Organizations with robust CRMs integrated with analytics can build opportunity scorecards that reliably show which opportunities are most likely to convert. Sales managers and sellers can easily determine which deals will move fastest and slowest through a pipeline.
Sales leaders can study this data to identify the most lucrative accounts to mine for opportunities, as well as which new or existing accounts have the most potential to convert and use this insight to amend their sales methodology or attract similar accounts. This transforms a CRM into a decision-making tool, enabling sales teams to decide where to spend their time for the biggest ROI.
Additionally, sellers can pinpoint the actions that are likely to achieve a desired outcome based on prior buyer experiences. And, perhaps more importantly, they can learn which actions to avoid.
Outcomes data is critical to sales managers and sales leaders too. Managers can use this data to coach sellers, showing them where they need to improve their engagement with buying influences. Sales leaders can study this data to identify the most lucrative accounts to mine for additional sales opportunities. Then they can continually fine-tune their sales methodology to attract more similar accounts.

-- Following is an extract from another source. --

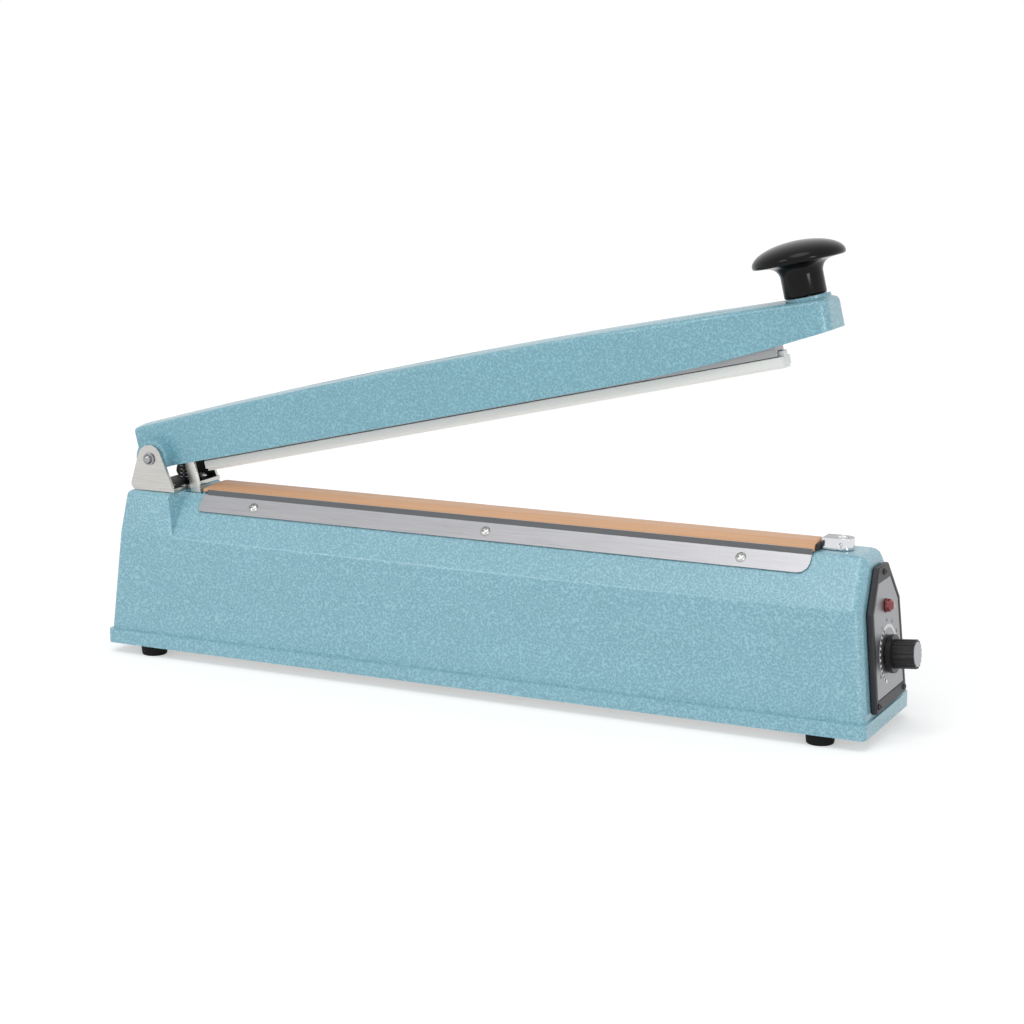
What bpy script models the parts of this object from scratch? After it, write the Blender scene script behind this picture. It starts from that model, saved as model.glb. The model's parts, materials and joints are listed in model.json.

Sales organizations measure a variety of metrics. They study leads, calls, opportunities, pipelines and more. But most don’t go beyond the surface when choosing talent, aligning their sales process with the buyer’s journey, or predicting outcomes.
And now it’s more critical than ever. With buyer uncertainty, deals are stalling, and only half of deals are converting. Sales teams need data to help them maximize every selling conversation and increase the likelihood of a conversion in the next 6-12 months.
The first step toward building an effective data strategy is to understand your organization’s universe of data. Then start pulling together a data strategy that defines how to maximize the insights gained from your sales data across the entire sales organization.